R. Victor Jones was among the first wave of Shockley’s recruits. Jones’s addition to the laboratory in 1956 was, in Shockley’s estimation, something of a coup. Jones was finishing his doctorate in physics at the University of California, Berkeley, and had accepted a job offer from Bell Telephone Laboratories—the nation’s premier industrial research laboratory. Shockley eventually convinced Jones to refuse the Bell Labs position and to join the handful of Shockley Semiconductor staff occupying a rented storefront in Palo Alto. Shockley was convinced that the future of semiconductor devices lay in two key technological approaches: silicon and diffusion. Scarcely a year earlier the Bell Labs chemist Morris Tanenbaum had used these approaches to create the first diffused-base silicon transistor (see CH, Winter 2004/5, p. 24). (At the time most transistors were made of germanium.) Shockley’s vision was predicated on access to an adequate supply of single crystals of silicon with exacting degrees of chemical purity and crystalline perfection, manufactured using a process pioneered at Bell Labs and later Texas Instruments by the chemist Gordon Teal (see CH, Spring 2006, pp. 33–35).

Not long after joining Shockley Semiconductor Jones accompanied Shockley on a cross-country flight. On the long flight to the east coast Shockley and Jones discussed how the firm could grow purer, more perfect silicon crystals.

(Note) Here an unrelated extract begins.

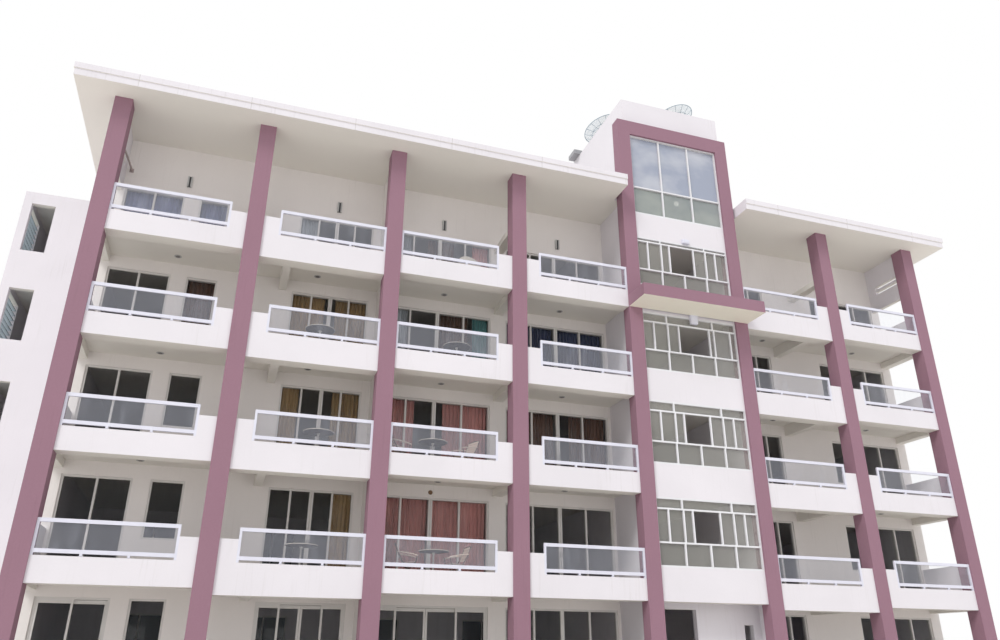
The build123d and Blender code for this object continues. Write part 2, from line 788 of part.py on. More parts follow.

As the landscape passed beneath them, Jones and Shockley sketched out an answer. In Teal’s conventional crystal-production technique, single crystals were pulled from a melt of silicon held by a graphite crucible heated by an induction coil. The combination of high heat, silicon’s reactivity, and direct contact with graphite made this technique susceptible to contamination. Jones and Shockley envisioned pulling a crystal from a pool of melted silicon atop a large block of ultrapure silicon. The underlying silicon block would rest on a graphite support, but the arrangement would prevent contaminants from the graphite from easily migrating to the surface puddle. The scheme, however, required drastic changes from the conventional approach. Jones and Shockley would need two independent heating systems: an “oven” of sorts to bring the entire silicon block to just below its melting point and an additional “surface heater” to form the puddle on the top. Resistance heating—not induction heating—would be required. They envisioned an electro-optical feedback system to control the temperature of the surface puddle of silicon. Jones and Shockley contemplated yet another leap from existing practice to prevent contamination: instead of growing their crystals in an atmosphere of inert gas, they would grow them in a vacuum.